• [AIM OF THE TASK]: Locate the line that contains "top_cover();" in the entries below, then repeat it and every following line through the line that contains "before = set(bpy.data.objects)", exactly, and no others.

[Scripts that build objects]
────

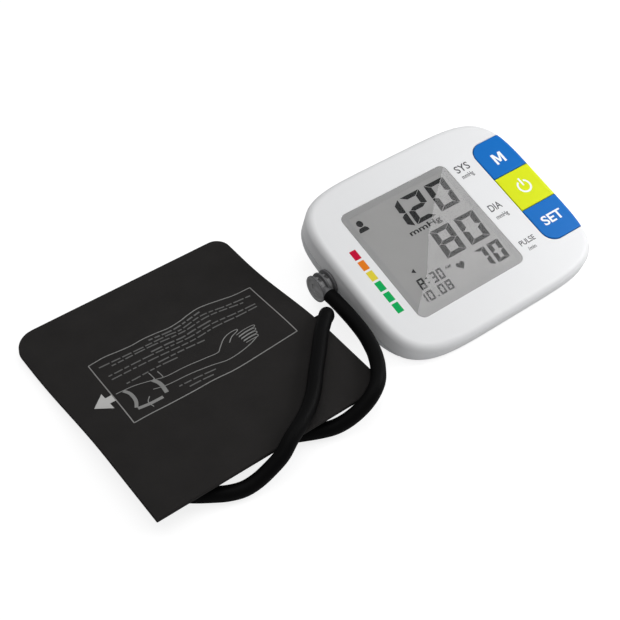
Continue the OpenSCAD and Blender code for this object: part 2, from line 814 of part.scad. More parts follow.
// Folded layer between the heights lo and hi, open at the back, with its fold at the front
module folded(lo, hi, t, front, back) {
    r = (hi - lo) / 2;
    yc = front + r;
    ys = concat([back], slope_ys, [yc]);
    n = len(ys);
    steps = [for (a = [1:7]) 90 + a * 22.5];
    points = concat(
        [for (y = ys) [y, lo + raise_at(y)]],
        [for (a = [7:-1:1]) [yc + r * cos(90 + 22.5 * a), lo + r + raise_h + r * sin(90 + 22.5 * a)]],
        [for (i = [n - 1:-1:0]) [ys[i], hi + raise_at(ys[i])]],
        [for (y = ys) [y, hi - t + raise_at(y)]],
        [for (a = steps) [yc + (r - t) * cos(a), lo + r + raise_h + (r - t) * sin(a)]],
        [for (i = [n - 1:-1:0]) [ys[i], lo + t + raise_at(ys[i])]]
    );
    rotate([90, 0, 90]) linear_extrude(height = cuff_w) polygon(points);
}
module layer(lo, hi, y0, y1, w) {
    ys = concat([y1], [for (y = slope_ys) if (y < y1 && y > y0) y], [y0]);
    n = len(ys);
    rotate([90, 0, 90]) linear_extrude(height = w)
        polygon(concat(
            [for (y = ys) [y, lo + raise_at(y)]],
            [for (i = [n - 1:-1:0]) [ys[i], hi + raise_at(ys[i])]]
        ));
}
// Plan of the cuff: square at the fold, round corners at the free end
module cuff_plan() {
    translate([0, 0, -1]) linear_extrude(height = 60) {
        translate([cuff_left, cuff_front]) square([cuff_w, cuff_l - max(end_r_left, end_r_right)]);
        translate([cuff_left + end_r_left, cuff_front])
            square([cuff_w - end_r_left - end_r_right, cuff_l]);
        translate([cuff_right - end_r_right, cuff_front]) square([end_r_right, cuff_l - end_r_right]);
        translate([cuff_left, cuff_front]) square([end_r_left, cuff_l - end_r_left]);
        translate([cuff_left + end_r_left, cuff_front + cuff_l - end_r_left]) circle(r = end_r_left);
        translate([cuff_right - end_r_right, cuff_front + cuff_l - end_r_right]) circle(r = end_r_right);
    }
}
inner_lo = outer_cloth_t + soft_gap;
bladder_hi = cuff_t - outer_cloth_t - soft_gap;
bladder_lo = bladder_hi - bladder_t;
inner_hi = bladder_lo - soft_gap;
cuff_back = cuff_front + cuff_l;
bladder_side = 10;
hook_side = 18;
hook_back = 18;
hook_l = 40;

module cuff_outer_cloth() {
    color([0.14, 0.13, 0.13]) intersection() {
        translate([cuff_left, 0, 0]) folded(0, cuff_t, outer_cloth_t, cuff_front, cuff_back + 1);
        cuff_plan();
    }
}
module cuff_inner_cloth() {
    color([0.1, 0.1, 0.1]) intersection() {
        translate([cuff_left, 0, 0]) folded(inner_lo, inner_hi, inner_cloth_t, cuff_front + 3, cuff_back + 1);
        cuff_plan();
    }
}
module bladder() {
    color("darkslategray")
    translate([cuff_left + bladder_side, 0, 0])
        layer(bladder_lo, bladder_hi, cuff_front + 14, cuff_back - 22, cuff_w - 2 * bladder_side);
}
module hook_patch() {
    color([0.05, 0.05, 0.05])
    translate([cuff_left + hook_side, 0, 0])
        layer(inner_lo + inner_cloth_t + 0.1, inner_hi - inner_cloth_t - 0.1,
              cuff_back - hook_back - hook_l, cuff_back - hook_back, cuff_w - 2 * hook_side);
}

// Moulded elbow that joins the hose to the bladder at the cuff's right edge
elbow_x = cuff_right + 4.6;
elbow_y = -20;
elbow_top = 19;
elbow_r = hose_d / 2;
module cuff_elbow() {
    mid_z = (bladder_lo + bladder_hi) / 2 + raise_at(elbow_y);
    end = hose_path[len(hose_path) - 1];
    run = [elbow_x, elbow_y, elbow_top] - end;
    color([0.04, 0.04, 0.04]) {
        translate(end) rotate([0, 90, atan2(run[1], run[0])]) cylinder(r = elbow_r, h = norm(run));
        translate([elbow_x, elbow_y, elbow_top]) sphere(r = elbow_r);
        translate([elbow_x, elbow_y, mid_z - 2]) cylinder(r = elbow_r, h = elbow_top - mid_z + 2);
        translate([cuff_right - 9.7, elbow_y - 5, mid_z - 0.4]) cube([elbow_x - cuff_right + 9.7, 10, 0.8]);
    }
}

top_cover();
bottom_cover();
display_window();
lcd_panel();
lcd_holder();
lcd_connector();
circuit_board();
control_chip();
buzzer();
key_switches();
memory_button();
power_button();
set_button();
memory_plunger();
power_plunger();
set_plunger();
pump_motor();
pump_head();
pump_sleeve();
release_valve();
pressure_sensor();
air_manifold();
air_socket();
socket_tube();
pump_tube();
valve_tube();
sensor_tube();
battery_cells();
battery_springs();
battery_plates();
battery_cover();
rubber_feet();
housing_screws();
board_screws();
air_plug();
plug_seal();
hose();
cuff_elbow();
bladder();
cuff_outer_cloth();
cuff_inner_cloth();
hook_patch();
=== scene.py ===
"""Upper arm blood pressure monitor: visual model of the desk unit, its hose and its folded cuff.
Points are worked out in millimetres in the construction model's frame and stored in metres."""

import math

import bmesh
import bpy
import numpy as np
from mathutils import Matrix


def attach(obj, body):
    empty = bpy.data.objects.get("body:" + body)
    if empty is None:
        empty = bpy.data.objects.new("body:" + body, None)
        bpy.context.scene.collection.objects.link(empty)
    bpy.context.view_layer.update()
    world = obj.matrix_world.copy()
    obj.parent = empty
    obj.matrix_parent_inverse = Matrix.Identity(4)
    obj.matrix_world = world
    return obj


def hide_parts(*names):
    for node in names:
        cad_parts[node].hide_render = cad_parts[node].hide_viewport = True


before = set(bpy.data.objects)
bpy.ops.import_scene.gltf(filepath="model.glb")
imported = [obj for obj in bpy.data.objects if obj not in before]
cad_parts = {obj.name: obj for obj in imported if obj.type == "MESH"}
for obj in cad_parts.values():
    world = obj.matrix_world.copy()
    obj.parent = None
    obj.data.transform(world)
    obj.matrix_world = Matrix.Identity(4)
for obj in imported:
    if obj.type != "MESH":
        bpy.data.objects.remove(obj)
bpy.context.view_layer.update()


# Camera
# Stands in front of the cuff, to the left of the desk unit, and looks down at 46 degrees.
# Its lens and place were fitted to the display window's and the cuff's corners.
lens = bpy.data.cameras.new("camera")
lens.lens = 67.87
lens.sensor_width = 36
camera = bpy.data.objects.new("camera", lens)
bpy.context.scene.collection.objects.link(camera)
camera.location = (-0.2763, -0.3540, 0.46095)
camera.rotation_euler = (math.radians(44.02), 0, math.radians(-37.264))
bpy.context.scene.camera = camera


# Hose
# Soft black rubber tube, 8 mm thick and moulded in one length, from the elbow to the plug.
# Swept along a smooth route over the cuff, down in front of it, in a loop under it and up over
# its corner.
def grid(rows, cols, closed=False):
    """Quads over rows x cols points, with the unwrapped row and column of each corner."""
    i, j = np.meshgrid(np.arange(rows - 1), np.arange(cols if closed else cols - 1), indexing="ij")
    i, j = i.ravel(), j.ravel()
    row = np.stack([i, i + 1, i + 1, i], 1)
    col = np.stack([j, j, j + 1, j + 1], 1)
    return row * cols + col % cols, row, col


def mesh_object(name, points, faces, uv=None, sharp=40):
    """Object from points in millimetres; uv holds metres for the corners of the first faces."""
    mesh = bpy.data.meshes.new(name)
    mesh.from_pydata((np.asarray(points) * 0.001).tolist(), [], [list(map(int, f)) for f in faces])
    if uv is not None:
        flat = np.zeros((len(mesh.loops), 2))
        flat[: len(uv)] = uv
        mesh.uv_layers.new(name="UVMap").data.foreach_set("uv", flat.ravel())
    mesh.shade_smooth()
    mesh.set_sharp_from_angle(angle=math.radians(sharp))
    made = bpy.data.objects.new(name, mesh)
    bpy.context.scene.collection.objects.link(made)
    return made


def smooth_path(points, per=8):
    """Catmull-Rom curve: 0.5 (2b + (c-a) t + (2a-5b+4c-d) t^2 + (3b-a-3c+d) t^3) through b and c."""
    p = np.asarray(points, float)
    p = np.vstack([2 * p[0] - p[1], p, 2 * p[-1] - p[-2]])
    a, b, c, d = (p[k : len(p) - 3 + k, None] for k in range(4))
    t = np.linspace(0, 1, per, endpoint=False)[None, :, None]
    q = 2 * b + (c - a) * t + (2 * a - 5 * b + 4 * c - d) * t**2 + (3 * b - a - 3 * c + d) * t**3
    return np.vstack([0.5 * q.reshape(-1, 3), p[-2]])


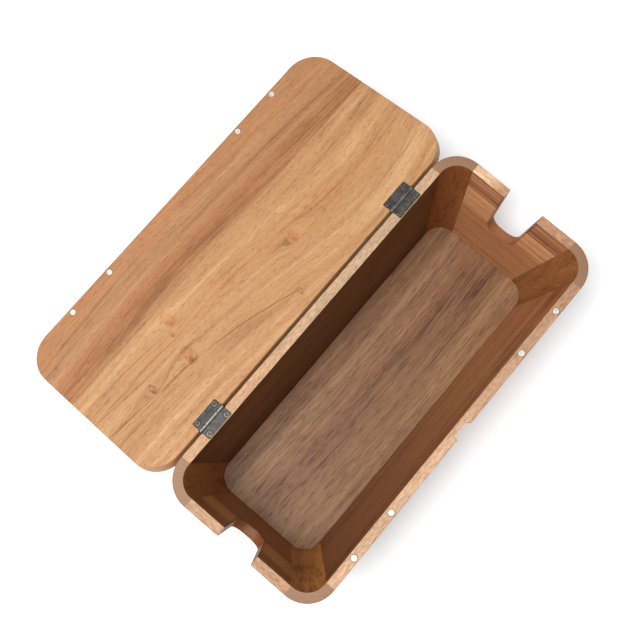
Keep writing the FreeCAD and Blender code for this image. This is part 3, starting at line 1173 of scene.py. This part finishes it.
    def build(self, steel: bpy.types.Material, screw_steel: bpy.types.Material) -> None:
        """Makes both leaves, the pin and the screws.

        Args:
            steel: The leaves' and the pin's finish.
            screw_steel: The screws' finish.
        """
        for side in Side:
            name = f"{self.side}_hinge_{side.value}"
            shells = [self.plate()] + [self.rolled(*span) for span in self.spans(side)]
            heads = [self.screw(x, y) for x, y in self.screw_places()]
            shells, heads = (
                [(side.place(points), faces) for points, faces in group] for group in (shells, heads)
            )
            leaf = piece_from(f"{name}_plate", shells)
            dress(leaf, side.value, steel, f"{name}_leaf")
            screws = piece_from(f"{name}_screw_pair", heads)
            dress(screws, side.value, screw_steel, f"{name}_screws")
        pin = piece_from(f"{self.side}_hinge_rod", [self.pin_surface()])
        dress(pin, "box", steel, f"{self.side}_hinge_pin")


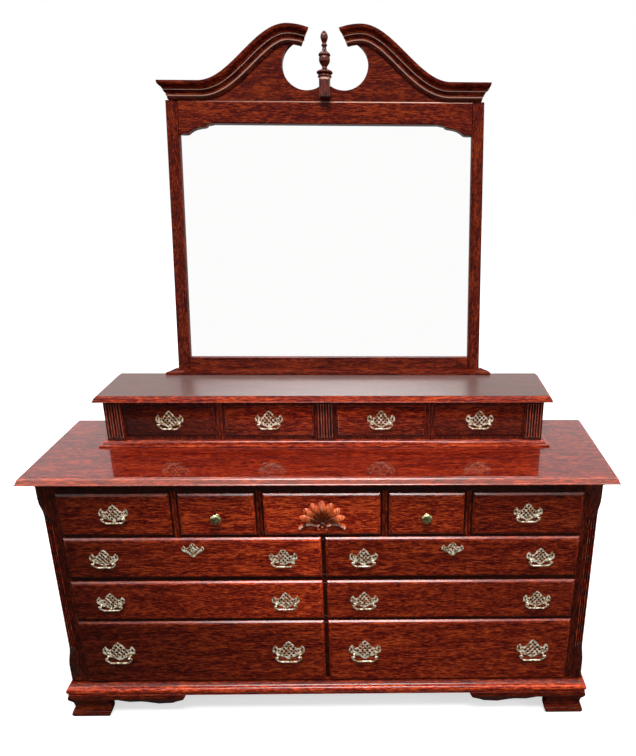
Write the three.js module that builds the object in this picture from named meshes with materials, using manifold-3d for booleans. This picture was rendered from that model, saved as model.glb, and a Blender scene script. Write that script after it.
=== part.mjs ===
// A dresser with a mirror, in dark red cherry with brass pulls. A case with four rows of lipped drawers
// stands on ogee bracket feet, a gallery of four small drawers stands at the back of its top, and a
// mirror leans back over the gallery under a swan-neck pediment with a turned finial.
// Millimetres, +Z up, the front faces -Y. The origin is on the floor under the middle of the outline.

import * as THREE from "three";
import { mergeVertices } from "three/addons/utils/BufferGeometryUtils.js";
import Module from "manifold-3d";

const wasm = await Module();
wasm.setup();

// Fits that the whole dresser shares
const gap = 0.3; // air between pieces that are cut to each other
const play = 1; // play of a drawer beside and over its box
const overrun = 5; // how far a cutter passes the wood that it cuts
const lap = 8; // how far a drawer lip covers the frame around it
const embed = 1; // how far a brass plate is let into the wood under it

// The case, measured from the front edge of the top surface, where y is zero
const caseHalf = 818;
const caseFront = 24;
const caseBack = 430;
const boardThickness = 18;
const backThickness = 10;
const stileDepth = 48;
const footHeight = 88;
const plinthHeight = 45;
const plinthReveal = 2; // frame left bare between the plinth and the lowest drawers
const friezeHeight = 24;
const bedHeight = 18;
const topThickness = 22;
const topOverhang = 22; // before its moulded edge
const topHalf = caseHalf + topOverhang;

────

• [RESULT]:
top_cover();
bottom_cover();
display_window();
lcd_panel();
lcd_holder();
lcd_connector();
circuit_board();
control_chip();
buzzer();
key_switches();
memory_button();
power_button();
set_button();
memory_plunger();
power_plunger();
set_plunger();
pump_motor();
pump_head();
pump_sleeve();
release_valve();
pressure_sensor();
air_manifold();
air_socket();
socket_tube();
pump_tube();
valve_tube();
sensor_tube();
battery_cells();
battery_springs();
battery_plates();
battery_cover();
rubber_feet();
housing_screws();
board_screws();
air_plug();
plug_seal();
hose();
cuff_elbow();
bladder();
cuff_outer_cloth();
cuff_inner_cloth();
hook_patch();
=== scene.py ===
"""Upper arm blood pressure monitor: visual model of the desk unit, its hose and its folded cuff.
Points are worked out in millimetres in the construction model's frame and stored in metres."""

import math

import bmesh
import bpy
import numpy as np
from mathutils import Matrix


def attach(obj, body):
    empty = bpy.data.objects.get("body:" + body)
    if empty is None:
        empty = bpy.data.objects.new("body:" + body, None)
        bpy.context.scene.collection.objects.link(empty)
    bpy.context.view_layer.update()
    world = obj.matrix_world.copy()
    obj.parent = empty
    obj.matrix_parent_inverse = Matrix.Identity(4)
    obj.matrix_world = world
    return obj


def hide_parts(*names):
    for node in names:
        cad_parts[node].hide_render = cad_parts[node].hide_viewport = True


before = set(bpy.data.objects)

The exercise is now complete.